TASK REQUIREMENTS: Begin at the line containing "# The slots, milled" and stop at the line containing "obj.matrix_world = world"; copy those lines exactly, ends included, and nothing else.

RECORDED INFORMATION:
--*--

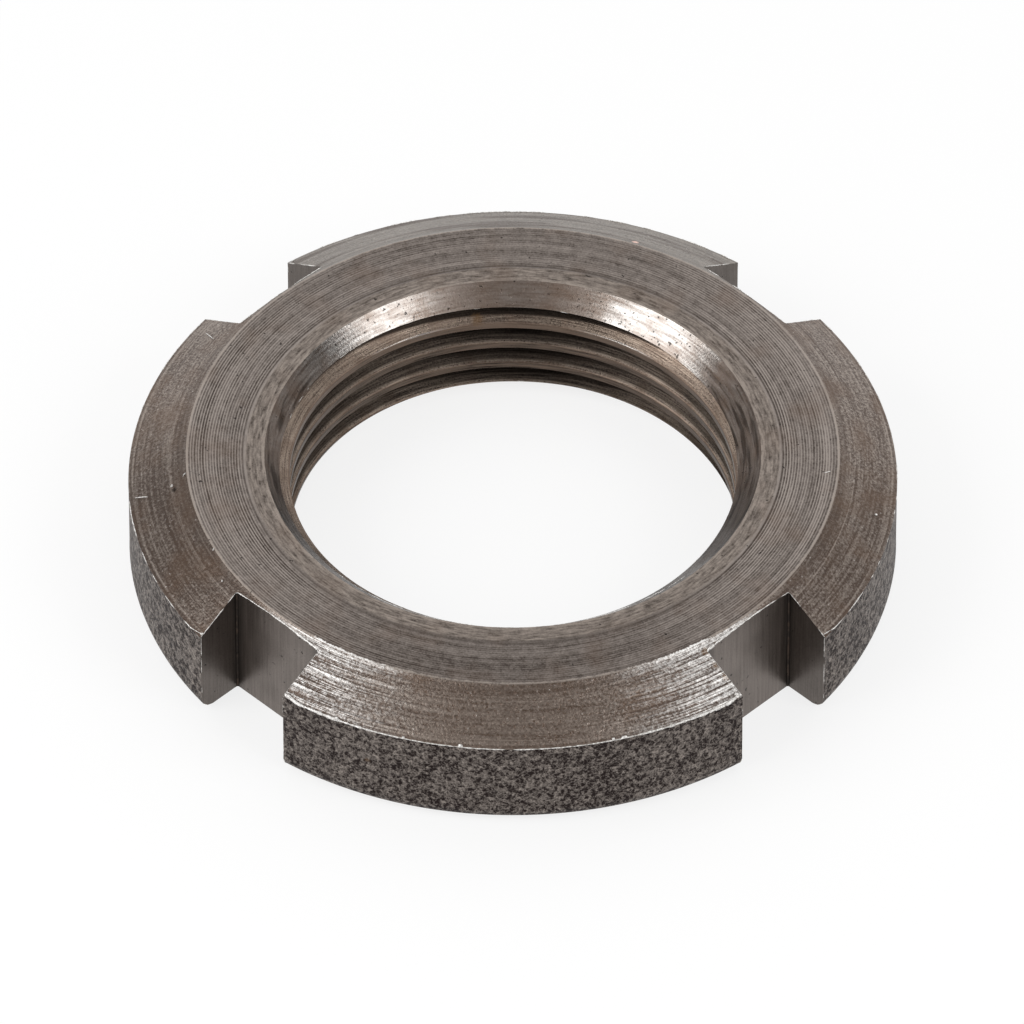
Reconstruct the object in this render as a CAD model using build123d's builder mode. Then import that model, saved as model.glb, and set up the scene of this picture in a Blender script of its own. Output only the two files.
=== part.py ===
from build123d import *
import os
from math import radians, sqrt, tan

# Slotted ring nut in turned steel, lying on its flat bearing face.
# One piece: a threaded ring with a wide bevel round its upper face and four
# open slots in its rim, which a hook spanner or a locking tab goes into.
# All sizes are in millimetres and degrees. The origin is the middle of the
# lower face, and +Z runs up along the thread's axis.

# Ring
outer_diameter = 42.0
height = 7.5

# Bevel between the upper face and the rim
bevel_width = 3.25
bevel_angle = 30.0

# Chamfer round the foot of the rim
foot_chamfer = 0.6

# Metric thread, which the bore's wall stands for at its minor diameter
thread_diameter = 26.0
thread_pitch = 1.5

# Countersinks, by how far each opens past the thread's own radius
upper_sink_margin = 0.55
lower_sink_margin = 0.3
sink_angle = 45.0

# Spanner slots, cut right through from face to face
slot_count = 4
slot_width = 6.35
slot_depth = 3.0
slot_corner_radius = 0.3
slot_overrun = 2.0

# The sharp triangle of a metric thread, and the bore that its crests leave
thread_triangle = thread_pitch * sqrt(3) / 2
bore_radius = thread_diameter / 2 - thread_triangle * 5 / 8

# Turned outline
outer_radius = outer_diameter / 2
face_radius = outer_radius - bevel_width
bevel_drop = bevel_width * tan(radians(bevel_angle))
upper_sink_radius = thread_diameter / 2 + upper_sink_margin
lower_sink_radius = thread_diameter / 2 + lower_sink_margin
upper_sink_depth = (upper_sink_radius - bore_radius) / tan(radians(sink_angle))
lower_sink_depth = (lower_sink_radius - bore_radius) / tan(radians(sink_angle))

# Slot outline, from its flat floor out past the rim
slot_floor = outer_radius - slot_depth
slot_length = slot_depth + slot_overrun

with BuildSketch() as slot_outline:
    with Locations((slot_floor, 0)):
        Rectangle(slot_length, slot_width, align=(Align.MIN, Align.CENTER))
    inner_corners = slot_outline.vertices().group_by(Axis.X)[0]
    fillet(inner_corners, radius=slot_corner_radius)

with BuildPart() as ring_nut:
    # The blank, turned about the thread's axis
    with BuildSketch(Plane.XZ):
        with BuildLine():
            Polyline(
                (bore_radius, lower_sink_depth),
                (lower_sink_radius, 0),
                (outer_radius - foot_chamfer, 0),
                (outer_radius, foot_chamfer),
                (outer_radius, height - bevel_drop),
                (face_radius, height),
                (upper_sink_radius, height),
                (bore_radius, height - upper_sink_depth),
                close=True,
            )
        make_face()
    revolve(axis=Axis.Z)

    # The slots, milled straight through and evenly round the rim
    with BuildSketch():
        with PolarLocations(0, slot_count):
            add(slot_outline.sketch)
    extrude(amount=height, mode=Mode.SUBTRACT)

ring_nut.part.label = "ring_nut"

os.makedirs("parts", exist_ok=True)
export_step(ring_nut.part, "parts/ring_nut.step")
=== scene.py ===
import math
from functools import partial

import bpy
from bpy.props import FloatProperty, FloatVectorProperty, IntProperty, PointerProperty
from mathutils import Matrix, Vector


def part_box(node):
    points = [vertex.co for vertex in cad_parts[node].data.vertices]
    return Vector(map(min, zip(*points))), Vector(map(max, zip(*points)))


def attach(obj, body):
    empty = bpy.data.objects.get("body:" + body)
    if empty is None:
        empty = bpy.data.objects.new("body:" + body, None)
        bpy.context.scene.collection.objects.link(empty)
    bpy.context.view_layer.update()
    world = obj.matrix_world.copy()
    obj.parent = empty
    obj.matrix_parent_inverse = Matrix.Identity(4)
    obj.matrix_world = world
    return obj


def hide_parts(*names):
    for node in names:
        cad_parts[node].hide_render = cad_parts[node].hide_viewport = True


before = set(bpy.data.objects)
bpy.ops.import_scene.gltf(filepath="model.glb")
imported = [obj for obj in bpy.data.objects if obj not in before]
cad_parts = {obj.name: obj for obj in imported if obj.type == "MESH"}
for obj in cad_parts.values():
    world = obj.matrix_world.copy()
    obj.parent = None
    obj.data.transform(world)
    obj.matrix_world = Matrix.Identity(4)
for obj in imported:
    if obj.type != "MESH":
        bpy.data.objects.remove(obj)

bl_info = {
    "name": "Slotted Ring Nut",
    "version": (1, 0, 0),
    "blender": (4, 5, 0),
    "location": "3D Viewport > Sidebar > Ring Nut",
    "description": "Builds a turned and milled steel ring nut with a fine thread, and a plain stage",
    "category": "Add Mesh",
}

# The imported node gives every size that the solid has. All lengths are in metres.
MM = 0.001
CAD_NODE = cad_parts["ring_nut"]
CAD_LOW, CAD_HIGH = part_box("ring_nut")
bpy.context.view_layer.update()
LEVEL_TOLERANCE = 0.01 * MM


def cad_radii(height):
    """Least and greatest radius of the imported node's points at a height."""
    radii = [
        math.hypot(vertex.co.x, vertex.co.y)
        for vertex in CAD_NODE.data.vertices
        if abs(vertex.co.z - height) < LEVEL_TOLERANCE
    ]
    return min(radii), max(radii)


def cad_levels(radius):
    """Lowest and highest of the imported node's points at a distance from the thread's axis."""
    levels = [
        vertex.co.z
        for vertex in CAD_NODE.data.vertices
        if abs(math.hypot(vertex.co.x, vertex.co.y) - radius) < LEVEL_TOLERANCE
    ]
    return min(levels), max(levels)


HEIGHT = CAD_HIGH.z
BORE_RADIUS = min(math.hypot(vertex.co.x, vertex.co.y) for vertex in CAD_NODE.data.vertices)
RIM_RADIUS = max(math.hypot(vertex.co.x, vertex.co.y) for vertex in CAD_NODE.data.vertices)
UPPER_SINK_RADIUS, FACE_RADIUS = cad_radii(HEIGHT)
LOWER_SINK_RADIUS, FOOT_RADIUS = cad_radii(0)
FOOT_TOP, RIM_TOP = cad_levels(RIM_RADIUS)
BORE_LOW, BORE_TOP = cad_levels(BORE_RADIUS)
BEVEL_FALL = (HEIGHT - RIM_TOP) / (RIM_RADIUS - FACE_RADIUS)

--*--

EXERCISE ANSWER:
    # The slots, milled straight through and evenly round the rim
    with BuildSketch():
        with PolarLocations(0, slot_count):
            add(slot_outline.sketch)
    extrude(amount=height, mode=Mode.SUBTRACT)

ring_nut.part.label = "ring_nut"

os.makedirs("parts", exist_ok=True)
export_step(ring_nut.part, "parts/ring_nut.step")
=== scene.py ===
import math
from functools import partial

import bpy
from bpy.props import FloatProperty, FloatVectorProperty, IntProperty, PointerProperty
from mathutils import Matrix, Vector


def part_box(node):
    points = [vertex.co for vertex in cad_parts[node].data.vertices]
    return Vector(map(min, zip(*points))), Vector(map(max, zip(*points)))


def attach(obj, body):
    empty = bpy.data.objects.get("body:" + body)
    if empty is None:
        empty = bpy.data.objects.new("body:" + body, None)
        bpy.context.scene.collection.objects.link(empty)
    bpy.context.view_layer.update()
    world = obj.matrix_world.copy()
    obj.parent = empty
    obj.matrix_parent_inverse = Matrix.Identity(4)
    obj.matrix_world = world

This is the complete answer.